Each line from the start of the data below through the one containing "return parts" must be reproduced exactly.

Data lines →
----------------------------------------
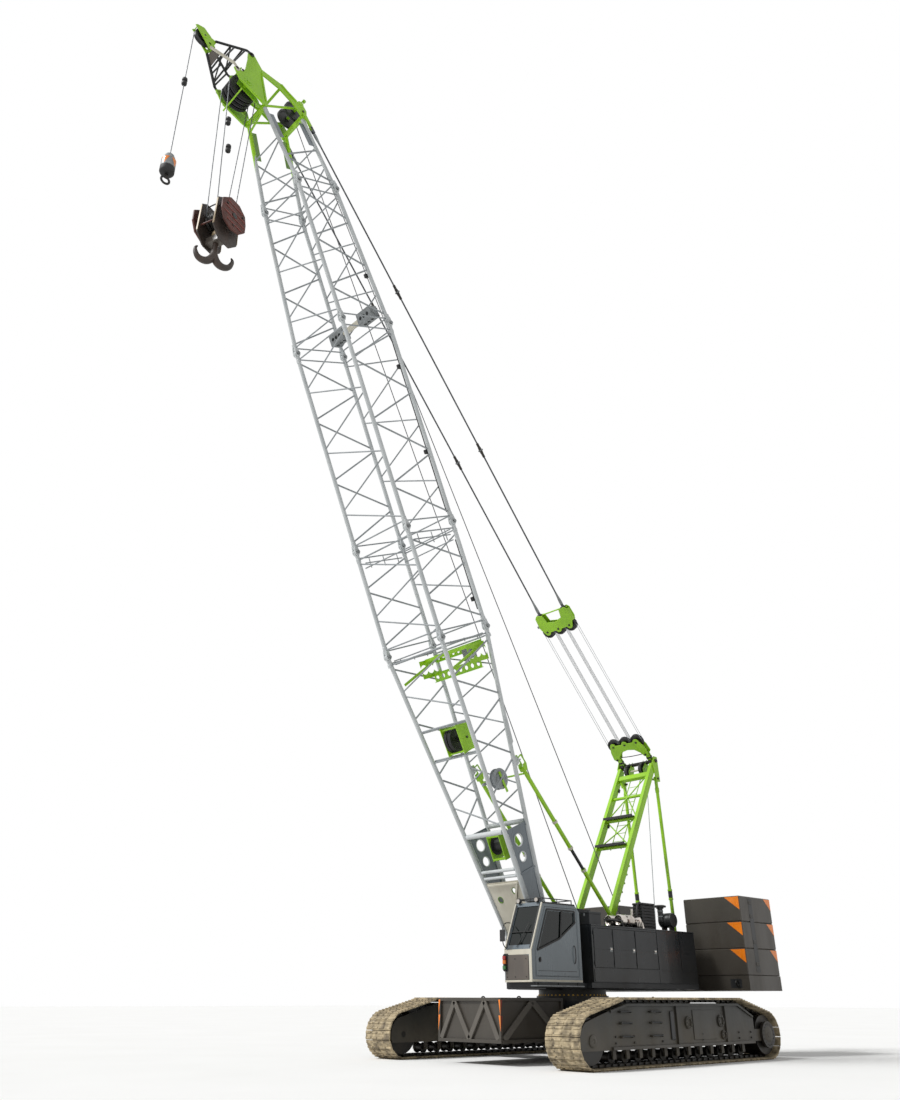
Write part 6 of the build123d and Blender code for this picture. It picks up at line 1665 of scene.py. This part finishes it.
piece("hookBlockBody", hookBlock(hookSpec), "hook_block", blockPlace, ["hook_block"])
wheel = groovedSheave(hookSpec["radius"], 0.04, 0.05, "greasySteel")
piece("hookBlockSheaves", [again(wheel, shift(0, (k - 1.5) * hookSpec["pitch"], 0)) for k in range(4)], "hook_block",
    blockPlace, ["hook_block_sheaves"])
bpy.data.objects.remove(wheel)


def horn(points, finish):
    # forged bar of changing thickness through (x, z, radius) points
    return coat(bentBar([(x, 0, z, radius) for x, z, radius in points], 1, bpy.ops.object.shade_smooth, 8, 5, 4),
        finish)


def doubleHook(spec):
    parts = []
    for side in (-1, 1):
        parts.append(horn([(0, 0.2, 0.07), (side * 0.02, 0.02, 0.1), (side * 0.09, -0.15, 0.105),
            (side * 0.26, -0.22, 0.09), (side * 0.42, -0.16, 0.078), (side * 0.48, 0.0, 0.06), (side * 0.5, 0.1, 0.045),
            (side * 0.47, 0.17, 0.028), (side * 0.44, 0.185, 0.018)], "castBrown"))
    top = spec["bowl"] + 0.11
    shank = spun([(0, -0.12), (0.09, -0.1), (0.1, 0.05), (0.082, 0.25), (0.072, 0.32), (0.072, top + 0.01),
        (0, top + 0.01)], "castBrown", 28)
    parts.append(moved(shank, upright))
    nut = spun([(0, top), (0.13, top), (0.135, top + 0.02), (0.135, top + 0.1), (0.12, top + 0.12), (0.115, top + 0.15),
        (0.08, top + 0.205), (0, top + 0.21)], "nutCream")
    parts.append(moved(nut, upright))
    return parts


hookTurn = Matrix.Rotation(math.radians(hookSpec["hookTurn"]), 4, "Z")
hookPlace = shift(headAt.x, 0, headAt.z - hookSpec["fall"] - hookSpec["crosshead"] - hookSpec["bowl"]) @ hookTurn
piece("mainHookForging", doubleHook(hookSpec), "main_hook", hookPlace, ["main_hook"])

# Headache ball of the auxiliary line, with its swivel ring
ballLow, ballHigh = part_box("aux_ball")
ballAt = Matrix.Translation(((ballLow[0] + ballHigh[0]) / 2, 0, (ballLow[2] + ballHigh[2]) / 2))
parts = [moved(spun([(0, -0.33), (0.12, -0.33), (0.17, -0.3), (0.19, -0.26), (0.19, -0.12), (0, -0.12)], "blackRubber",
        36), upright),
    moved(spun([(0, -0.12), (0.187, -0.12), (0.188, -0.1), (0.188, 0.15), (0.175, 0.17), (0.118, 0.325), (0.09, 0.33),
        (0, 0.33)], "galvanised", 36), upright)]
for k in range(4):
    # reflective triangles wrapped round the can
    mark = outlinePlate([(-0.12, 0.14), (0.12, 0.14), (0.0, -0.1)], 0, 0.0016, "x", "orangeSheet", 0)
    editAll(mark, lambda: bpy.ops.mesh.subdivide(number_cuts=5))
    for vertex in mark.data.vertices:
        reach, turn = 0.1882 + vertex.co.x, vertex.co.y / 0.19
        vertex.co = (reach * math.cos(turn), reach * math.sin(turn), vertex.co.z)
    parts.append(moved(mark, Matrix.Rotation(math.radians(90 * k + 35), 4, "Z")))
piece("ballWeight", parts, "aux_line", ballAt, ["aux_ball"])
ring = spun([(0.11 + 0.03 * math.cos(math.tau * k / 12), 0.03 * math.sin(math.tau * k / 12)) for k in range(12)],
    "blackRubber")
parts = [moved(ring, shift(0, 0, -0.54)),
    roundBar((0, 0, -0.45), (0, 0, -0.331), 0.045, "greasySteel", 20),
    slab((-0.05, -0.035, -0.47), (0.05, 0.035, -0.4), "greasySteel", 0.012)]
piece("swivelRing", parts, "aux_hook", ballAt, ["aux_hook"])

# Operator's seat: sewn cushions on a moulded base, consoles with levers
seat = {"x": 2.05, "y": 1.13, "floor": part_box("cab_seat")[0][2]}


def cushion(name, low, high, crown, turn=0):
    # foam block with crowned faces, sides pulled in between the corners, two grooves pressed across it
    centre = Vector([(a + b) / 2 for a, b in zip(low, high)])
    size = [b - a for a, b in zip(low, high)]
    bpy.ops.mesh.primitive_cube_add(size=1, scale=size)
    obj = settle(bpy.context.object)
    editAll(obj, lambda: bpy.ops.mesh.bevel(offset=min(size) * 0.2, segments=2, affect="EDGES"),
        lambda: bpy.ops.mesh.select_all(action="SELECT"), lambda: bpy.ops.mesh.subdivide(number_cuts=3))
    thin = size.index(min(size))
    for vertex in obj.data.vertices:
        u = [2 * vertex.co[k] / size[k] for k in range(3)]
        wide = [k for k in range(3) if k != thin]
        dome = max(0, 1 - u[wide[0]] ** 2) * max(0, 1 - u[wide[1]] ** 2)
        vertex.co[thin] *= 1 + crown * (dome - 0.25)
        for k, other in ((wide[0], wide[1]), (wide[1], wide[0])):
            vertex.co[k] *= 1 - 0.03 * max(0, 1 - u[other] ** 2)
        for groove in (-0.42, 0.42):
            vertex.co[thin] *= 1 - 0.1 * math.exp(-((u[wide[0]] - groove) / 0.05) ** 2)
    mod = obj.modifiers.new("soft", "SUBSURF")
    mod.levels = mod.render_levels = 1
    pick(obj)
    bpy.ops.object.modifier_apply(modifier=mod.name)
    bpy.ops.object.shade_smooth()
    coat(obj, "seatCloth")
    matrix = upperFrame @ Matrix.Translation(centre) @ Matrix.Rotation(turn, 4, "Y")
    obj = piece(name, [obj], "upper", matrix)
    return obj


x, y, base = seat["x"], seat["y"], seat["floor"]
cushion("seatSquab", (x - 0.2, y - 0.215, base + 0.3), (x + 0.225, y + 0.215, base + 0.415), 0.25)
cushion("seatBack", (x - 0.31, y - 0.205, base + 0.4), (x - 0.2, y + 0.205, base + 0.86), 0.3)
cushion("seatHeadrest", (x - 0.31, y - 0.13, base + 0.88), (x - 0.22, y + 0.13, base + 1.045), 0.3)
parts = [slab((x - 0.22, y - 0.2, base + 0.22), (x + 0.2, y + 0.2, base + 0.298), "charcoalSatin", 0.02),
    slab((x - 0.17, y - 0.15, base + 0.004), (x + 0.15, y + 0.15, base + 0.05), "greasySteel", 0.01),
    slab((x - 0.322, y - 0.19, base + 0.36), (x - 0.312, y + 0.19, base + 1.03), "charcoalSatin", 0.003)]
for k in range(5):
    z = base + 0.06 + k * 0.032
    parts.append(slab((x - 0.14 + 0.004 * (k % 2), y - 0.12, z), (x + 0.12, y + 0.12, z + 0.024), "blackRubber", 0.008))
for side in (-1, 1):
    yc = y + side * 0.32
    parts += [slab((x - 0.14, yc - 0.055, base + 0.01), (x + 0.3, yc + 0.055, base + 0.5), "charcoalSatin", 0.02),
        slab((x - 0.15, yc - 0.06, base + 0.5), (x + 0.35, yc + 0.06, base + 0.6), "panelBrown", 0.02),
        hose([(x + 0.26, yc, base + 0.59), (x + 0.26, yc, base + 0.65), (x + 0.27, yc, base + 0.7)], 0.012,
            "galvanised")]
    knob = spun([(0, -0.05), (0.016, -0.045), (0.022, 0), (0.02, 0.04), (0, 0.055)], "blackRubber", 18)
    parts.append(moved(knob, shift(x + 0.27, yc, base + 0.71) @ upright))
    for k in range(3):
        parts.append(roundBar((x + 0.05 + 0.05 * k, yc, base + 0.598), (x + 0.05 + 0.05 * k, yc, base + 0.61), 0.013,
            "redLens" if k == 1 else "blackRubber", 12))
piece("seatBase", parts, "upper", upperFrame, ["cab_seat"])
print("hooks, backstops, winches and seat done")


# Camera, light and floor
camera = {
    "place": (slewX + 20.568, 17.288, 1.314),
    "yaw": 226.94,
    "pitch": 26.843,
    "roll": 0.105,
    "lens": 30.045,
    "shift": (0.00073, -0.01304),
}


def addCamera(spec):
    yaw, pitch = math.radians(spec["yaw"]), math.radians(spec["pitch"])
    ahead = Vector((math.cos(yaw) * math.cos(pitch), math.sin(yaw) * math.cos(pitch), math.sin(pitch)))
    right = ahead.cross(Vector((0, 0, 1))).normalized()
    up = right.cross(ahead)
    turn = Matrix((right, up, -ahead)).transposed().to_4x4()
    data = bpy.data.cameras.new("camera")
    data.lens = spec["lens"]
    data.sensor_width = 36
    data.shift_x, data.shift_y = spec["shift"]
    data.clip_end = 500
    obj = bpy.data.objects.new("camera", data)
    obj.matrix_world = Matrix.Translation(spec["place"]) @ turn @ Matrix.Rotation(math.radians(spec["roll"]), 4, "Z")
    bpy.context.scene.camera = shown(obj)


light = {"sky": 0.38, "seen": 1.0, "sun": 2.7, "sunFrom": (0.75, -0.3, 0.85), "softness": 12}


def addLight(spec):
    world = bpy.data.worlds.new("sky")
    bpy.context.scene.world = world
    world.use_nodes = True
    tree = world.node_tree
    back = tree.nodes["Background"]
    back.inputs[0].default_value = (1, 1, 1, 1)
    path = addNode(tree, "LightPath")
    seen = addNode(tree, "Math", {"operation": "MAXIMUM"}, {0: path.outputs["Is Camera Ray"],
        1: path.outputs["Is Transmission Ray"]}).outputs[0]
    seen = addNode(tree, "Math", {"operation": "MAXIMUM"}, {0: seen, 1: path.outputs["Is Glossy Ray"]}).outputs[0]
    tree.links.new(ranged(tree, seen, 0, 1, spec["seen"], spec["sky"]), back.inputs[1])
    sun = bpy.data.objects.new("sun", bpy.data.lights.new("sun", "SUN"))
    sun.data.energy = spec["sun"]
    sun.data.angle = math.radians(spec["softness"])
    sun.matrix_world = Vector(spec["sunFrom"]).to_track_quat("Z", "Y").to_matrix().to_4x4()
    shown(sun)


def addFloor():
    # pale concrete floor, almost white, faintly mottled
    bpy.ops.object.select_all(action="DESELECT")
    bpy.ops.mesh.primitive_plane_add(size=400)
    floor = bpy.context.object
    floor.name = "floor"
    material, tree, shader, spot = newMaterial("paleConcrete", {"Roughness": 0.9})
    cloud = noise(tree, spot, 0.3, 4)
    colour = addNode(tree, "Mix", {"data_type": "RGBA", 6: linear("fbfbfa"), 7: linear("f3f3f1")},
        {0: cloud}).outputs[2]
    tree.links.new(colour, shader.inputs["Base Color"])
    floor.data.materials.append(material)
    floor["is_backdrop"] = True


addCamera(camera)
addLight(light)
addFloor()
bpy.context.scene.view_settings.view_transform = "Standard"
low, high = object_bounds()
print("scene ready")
----------------------------------------
Completed task →
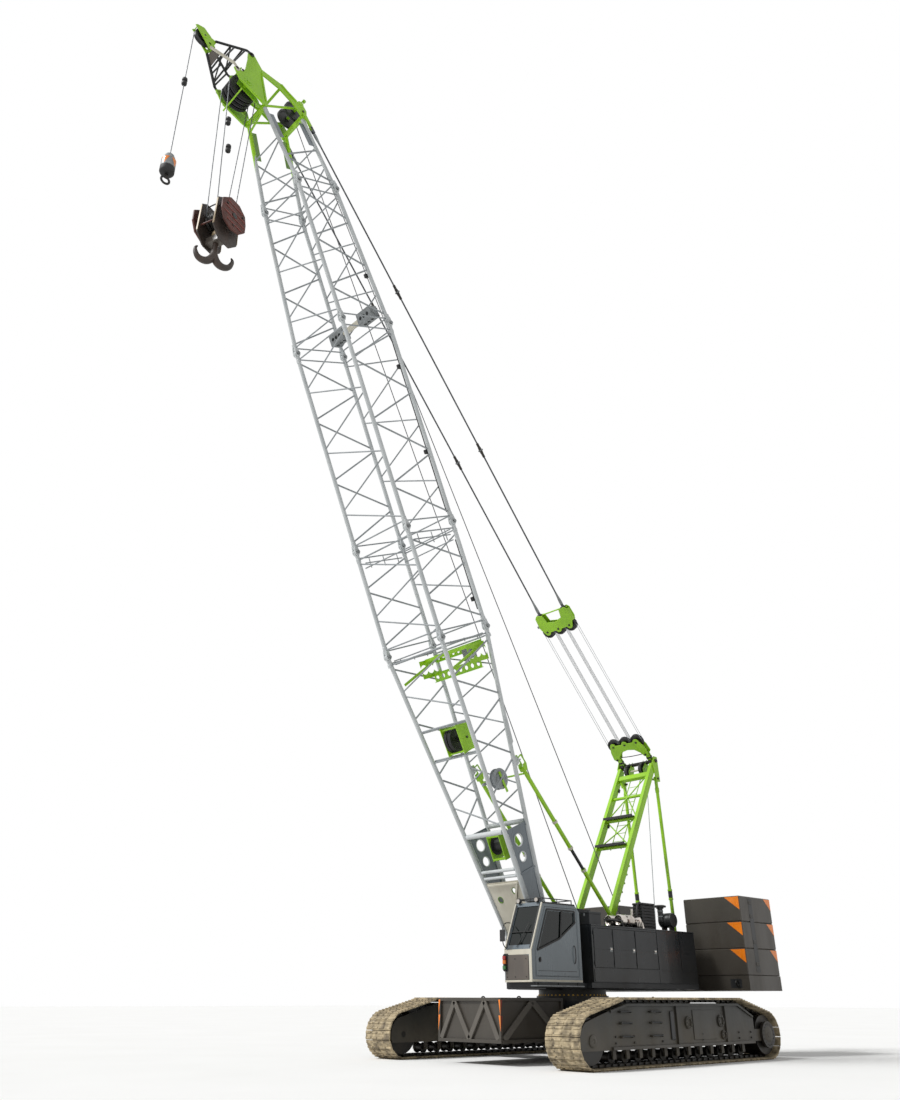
Write part 6 of the build123d and Blender code for this picture. It picks up at line 1665 of scene.py. This part finishes it.
piece("hookBlockBody", hookBlock(hookSpec), "hook_block", blockPlace, ["hook_block"])
wheel = groovedSheave(hookSpec["radius"], 0.04, 0.05, "greasySteel")
piece("hookBlockSheaves", [again(wheel, shift(0, (k - 1.5) * hookSpec["pitch"], 0)) for k in range(4)], "hook_block",
    blockPlace, ["hook_block_sheaves"])
bpy.data.objects.remove(wheel)


def horn(points, finish):
    # forged bar of changing thickness through (x, z, radius) points
    return coat(bentBar([(x, 0, z, radius) for x, z, radius in points], 1, bpy.ops.object.shade_smooth, 8, 5, 4),
        finish)


def doubleHook(spec):
    parts = []
    for side in (-1, 1):
        parts.append(horn([(0, 0.2, 0.07), (side * 0.02, 0.02, 0.1), (side * 0.09, -0.15, 0.105),
            (side * 0.26, -0.22, 0.09), (side * 0.42, -0.16, 0.078), (side * 0.48, 0.0, 0.06), (side * 0.5, 0.1, 0.045),
            (side * 0.47, 0.17, 0.028), (side * 0.44, 0.185, 0.018)], "castBrown"))
    top = spec["bowl"] + 0.11
    shank = spun([(0, -0.12), (0.09, -0.1), (0.1, 0.05), (0.082, 0.25), (0.072, 0.32), (0.072, top + 0.01),
        (0, top + 0.01)], "castBrown", 28)
    parts.append(moved(shank, upright))
    nut = spun([(0, top), (0.13, top), (0.135, top + 0.02), (0.135, top + 0.1), (0.12, top + 0.12), (0.115, top + 0.15),
        (0.08, top + 0.205), (0, top + 0.21)], "nutCream")
    parts.append(moved(nut, upright))
    return parts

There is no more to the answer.